── GIVEN MATERIAL ──

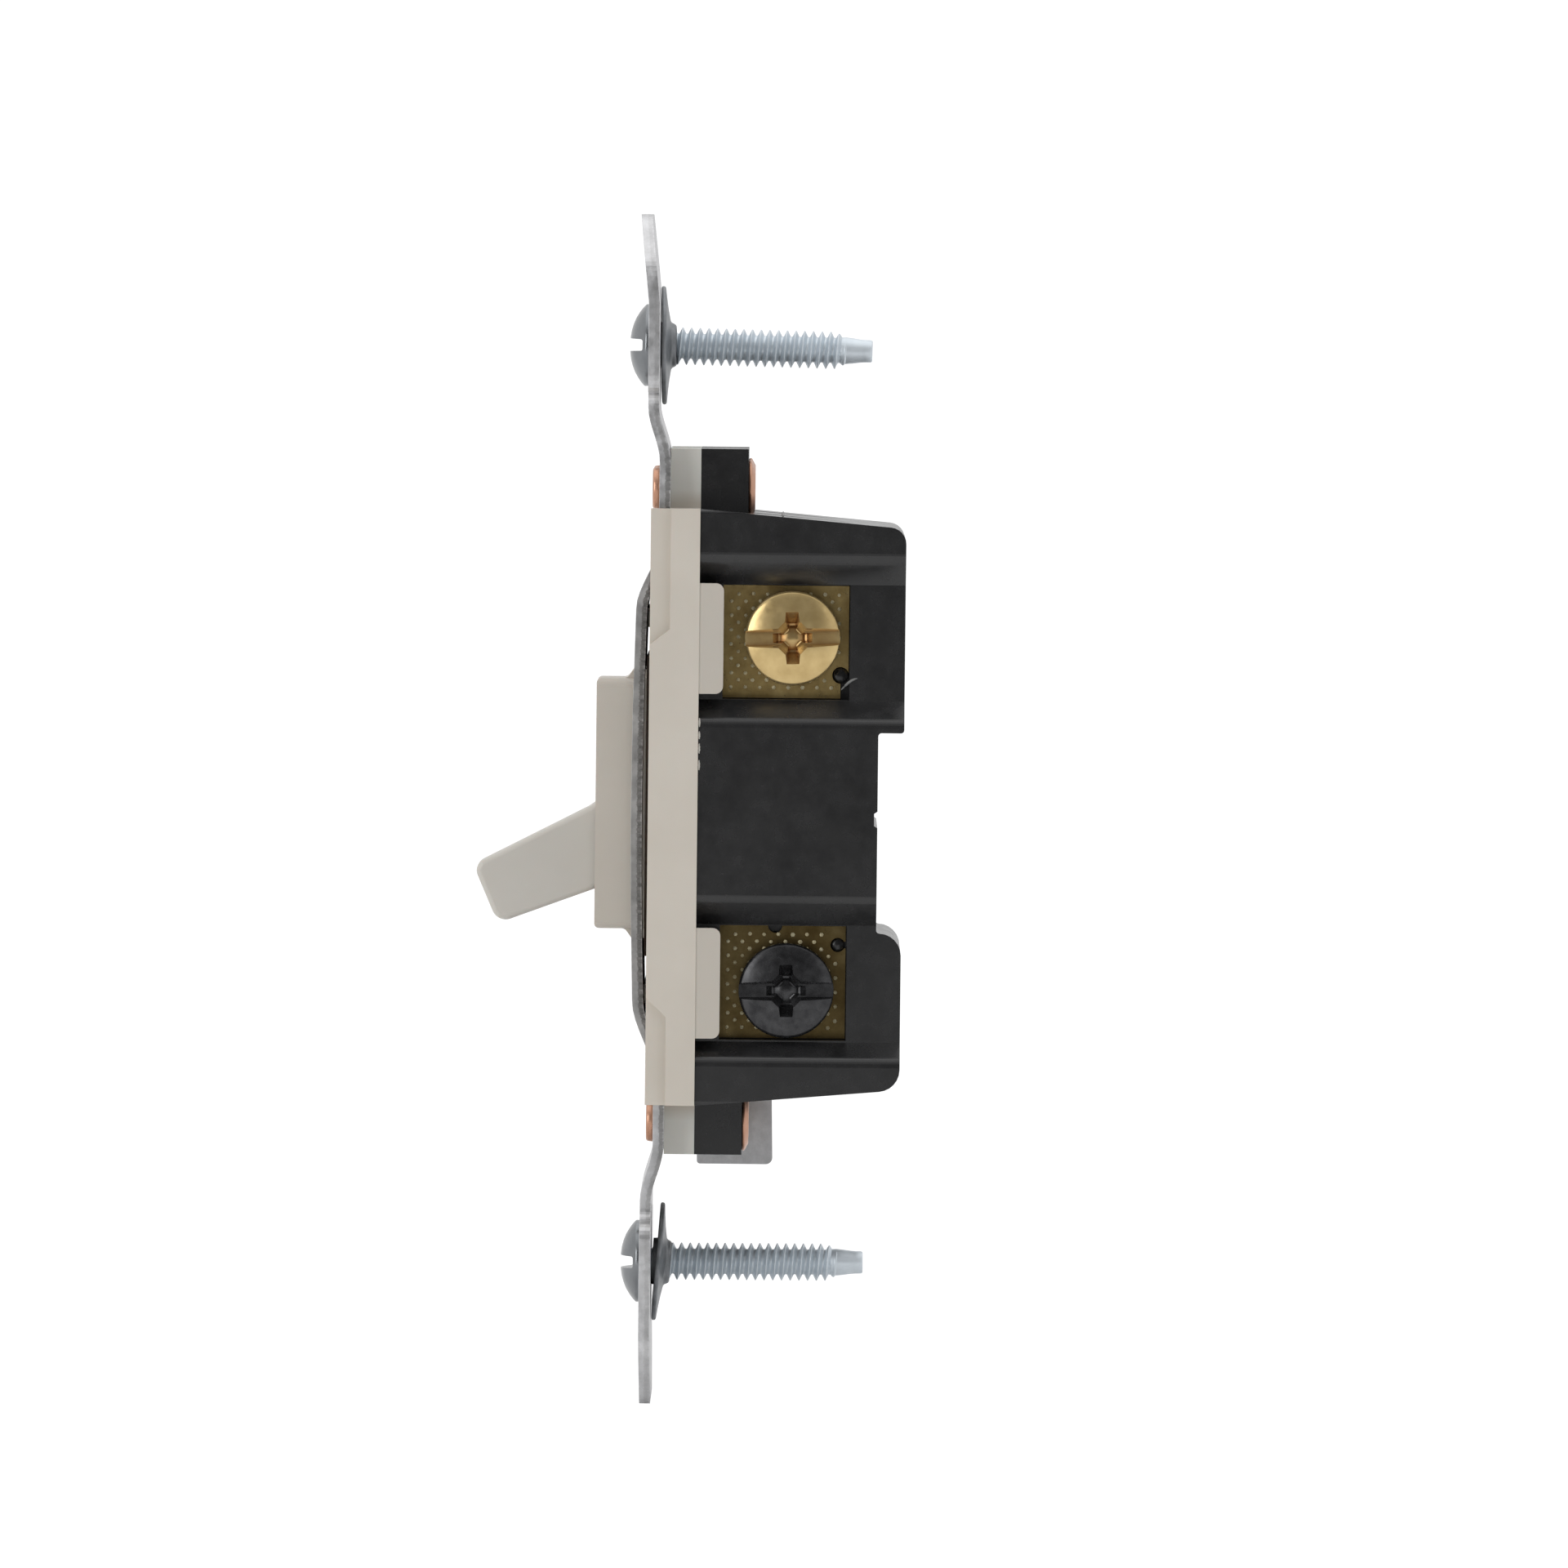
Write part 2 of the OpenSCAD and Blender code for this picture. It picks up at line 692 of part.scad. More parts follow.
module retaining_washer_bottom() {
    retaining_washer(-box_spacing / 2);
}

strap();
front_cover();
insulator_sheet();
rear_housing();
rivets_upper();
rivets_lower();
toggle();
toggle_spring();
contact_rocker();
rocker_pin();
moving_contacts();
common_terminal();
traveler_terminal_right();
traveler_terminal_left();
fixed_contacts();
common_screw();
traveler_screw_right();
traveler_screw_left();
ground_screw();
mount_screw_top();
mount_screw_bottom();
retaining_washer_top();
retaining_washer_bottom();
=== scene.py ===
"""Looks of the toggle wall switch: moulded plastic, stamped metal, real threads and screw heads."""

import json
import math

import bmesh
import bpy
from mathutils import Matrix, Vector, noise


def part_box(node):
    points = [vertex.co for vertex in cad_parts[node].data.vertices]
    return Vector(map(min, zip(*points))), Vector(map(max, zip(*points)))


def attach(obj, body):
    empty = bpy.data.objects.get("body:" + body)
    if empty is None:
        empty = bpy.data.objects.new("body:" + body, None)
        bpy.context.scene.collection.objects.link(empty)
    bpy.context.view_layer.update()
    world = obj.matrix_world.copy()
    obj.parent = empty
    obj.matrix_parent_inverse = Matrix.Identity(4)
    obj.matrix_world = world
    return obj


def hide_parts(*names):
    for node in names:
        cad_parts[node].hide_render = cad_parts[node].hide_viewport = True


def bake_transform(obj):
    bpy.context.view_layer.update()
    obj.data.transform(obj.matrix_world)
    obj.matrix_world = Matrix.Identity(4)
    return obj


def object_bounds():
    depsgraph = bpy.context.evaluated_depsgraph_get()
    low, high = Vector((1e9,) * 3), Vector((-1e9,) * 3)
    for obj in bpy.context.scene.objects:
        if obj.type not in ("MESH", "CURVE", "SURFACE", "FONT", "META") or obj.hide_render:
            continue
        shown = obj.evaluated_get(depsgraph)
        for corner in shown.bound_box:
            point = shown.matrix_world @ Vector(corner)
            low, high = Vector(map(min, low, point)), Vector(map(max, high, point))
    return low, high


MM = 0.001
WHITE = 1.1          # strength of a background that comes out pure white

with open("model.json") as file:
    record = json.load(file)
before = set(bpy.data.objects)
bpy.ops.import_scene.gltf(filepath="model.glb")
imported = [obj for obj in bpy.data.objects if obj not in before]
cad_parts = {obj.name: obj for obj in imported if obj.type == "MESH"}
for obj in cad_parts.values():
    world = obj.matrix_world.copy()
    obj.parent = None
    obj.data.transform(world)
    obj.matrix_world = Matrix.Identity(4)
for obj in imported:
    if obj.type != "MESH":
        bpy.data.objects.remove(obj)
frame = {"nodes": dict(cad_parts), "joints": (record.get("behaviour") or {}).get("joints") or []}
NODES = frame["nodes"]
CAD_BOX = [list(corner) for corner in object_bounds()]


def centre(node):
    low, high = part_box(node)
    return (low + high) / 2


# ---------------------------------------------------------------- materials


class Surface:
    """A procedural material, built from noise in the object's own coordinates."""

    def __init__(self, name):
        self.material = bpy.data.materials.new(name)
        self.material.use_nodes = True
        self.tree = self.material.node_tree
        self.shader = self.tree.nodes["Principled BSDF"]
        self.place = self.add("ShaderNodeTexCoord").outputs["Object"]
        self.height = None

    def add(self, kind, **settings):
        node = self.tree.nodes.new(kind)
        for key, value in settings.items():
            setattr(node, key, value)
        return node

    def link(self, source, target):
        self.tree.links.new(source, target)

    def stretched(self, factors):
        """Object coordinates, stretched for brushed or drawn marks."""
        mapping = self.add("ShaderNodeMapping")
        mapping.inputs["Scale"].default_value = factors
        self.link(self.place, mapping.inputs["Vector"])
        return mapping.outputs["Vector"]

    def noise(self, size, detail=4.0, roughness=0.55, factors=None):
        """Noise whose features measure about size metres."""
        node = self.add("ShaderNodeTexNoise")
        node.inputs["Scale"].default_value = 1 / size
        node.inputs["Detail"].default_value = detail
        node.inputs["Roughness"].default_value = roughness
        self.link(self.stretched(factors) if factors else self.place, node.inputs["Vector"])
        return node.outputs["Fac"]

    def ramp(self, value, stops):
        """Colours along a value, from (position, colour) stops."""
        node = self.add("ShaderNodeValToRGB")
        points = node.color_ramp.elements
        while len(points) < len(stops):
            points.new(0.5)
        for point, (position, colour) in zip(points, stops):
            point.position = position
            point.color = (*colour, 1)
        self.link(value, node.inputs["Fac"])
        return node.outputs["Color"]

    def math(self, operation, first, second=None):
        node = self.add("ShaderNodeMath", operation=operation)
        for socket, value in zip(node.inputs, (first, second)):
            if isinstance(value, float):
                socket.default_value = value
            elif value is not None:
                self.link(value, socket)
        return node.outputs[0]

    def between(self, value, low, high, start=0.3, end=0.7, smooth=False):
        """A value moved from the range start..end to low..high."""
        node = self.add("ShaderNodeMapRange",
                        interpolation_type="SMOOTHSTEP" if smooth else "LINEAR")
        ends = ("From Min", "From Max", "To Min", "To Max")
        for key, number in zip(ends, (start, end, low, high)):
            node.inputs[key].default_value = number
        self.link(value, node.inputs["Value"])
        return node.outputs["Result"]

    def mix(self, value, first, second, mode="MIX"):
        node = self.add("ShaderNodeMix", data_type="RGBA", blend_type=mode)
        if isinstance(value, float):
            node.inputs["Factor"].default_value = value
        else:
            self.link(value, node.inputs["Factor"])
        for socket, colour in ((node.inputs["A"], first), (node.inputs["B"], second)):
            if isinstance(colour, tuple):
                socket.default_value = (*colour, 1)
            else:
                self.link(colour, socket)
        return node.outputs["Result"]

    def axis(self, letter):
        """A coordinate of the object's own space, in metres."""
        parts = self.add("ShaderNodeSeparateXYZ")
        self.link(self.place, parts.inputs[0])
        return parts.outputs[letter]

    def colour(self, socket):
        self.link(socket, self.shader.inputs["Base Color"])

    def roughness(self, socket):
        self.link(socket, self.shader.inputs["Roughness"])

    def bump(self, value, depth, strength=1.0):
        """Raises the surface by depth metres where the value is 1."""
        node = self.add("ShaderNodeBump")
        node.inputs["Distance"].default_value = depth
        node.inputs["Strength"].default_value = strength
        self.link(value, node.inputs["Height"])
        if self.height:
            self.link(self.height, node.inputs["Normal"])
        self.height = node.outputs["Normal"]
        self.link(self.height, self.shader.inputs["Normal"])

    def set(self, **values):
        for key, value in values.items():
            self.shader.inputs[key.replace("_", " ")].default_value = value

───

• [REQUIREMENTS]: In the listing above, find the line containing "common_screw();" and the line containing "return low, high". Output them and every line between, exactly, and nothing else.

• [RESPONSE]:
common_screw();
traveler_screw_right();
traveler_screw_left();
ground_screw();
mount_screw_top();
mount_screw_bottom();
retaining_washer_top();
retaining_washer_bottom();
=== scene.py ===
"""Looks of the toggle wall switch: moulded plastic, stamped metal, real threads and screw heads."""

import json
import math

import bmesh
import bpy
from mathutils import Matrix, Vector, noise


def part_box(node):
    points = [vertex.co for vertex in cad_parts[node].data.vertices]
    return Vector(map(min, zip(*points))), Vector(map(max, zip(*points)))


def attach(obj, body):
    empty = bpy.data.objects.get("body:" + body)
    if empty is None:
        empty = bpy.data.objects.new("body:" + body, None)
        bpy.context.scene.collection.objects.link(empty)
    bpy.context.view_layer.update()
    world = obj.matrix_world.copy()
    obj.parent = empty
    obj.matrix_parent_inverse = Matrix.Identity(4)
    obj.matrix_world = world
    return obj


def hide_parts(*names):
    for node in names:
        cad_parts[node].hide_render = cad_parts[node].hide_viewport = True


def bake_transform(obj):
    bpy.context.view_layer.update()
    obj.data.transform(obj.matrix_world)
    obj.matrix_world = Matrix.Identity(4)
    return obj


def object_bounds():
    depsgraph = bpy.context.evaluated_depsgraph_get()
    low, high = Vector((1e9,) * 3), Vector((-1e9,) * 3)
    for obj in bpy.context.scene.objects:
        if obj.type not in ("MESH", "CURVE", "SURFACE", "FONT", "META") or obj.hide_render:
            continue
        shown = obj.evaluated_get(depsgraph)
        for corner in shown.bound_box:
            point = shown.matrix_world @ Vector(corner)
            low, high = Vector(map(min, low, point)), Vector(map(max, high, point))
    return low, high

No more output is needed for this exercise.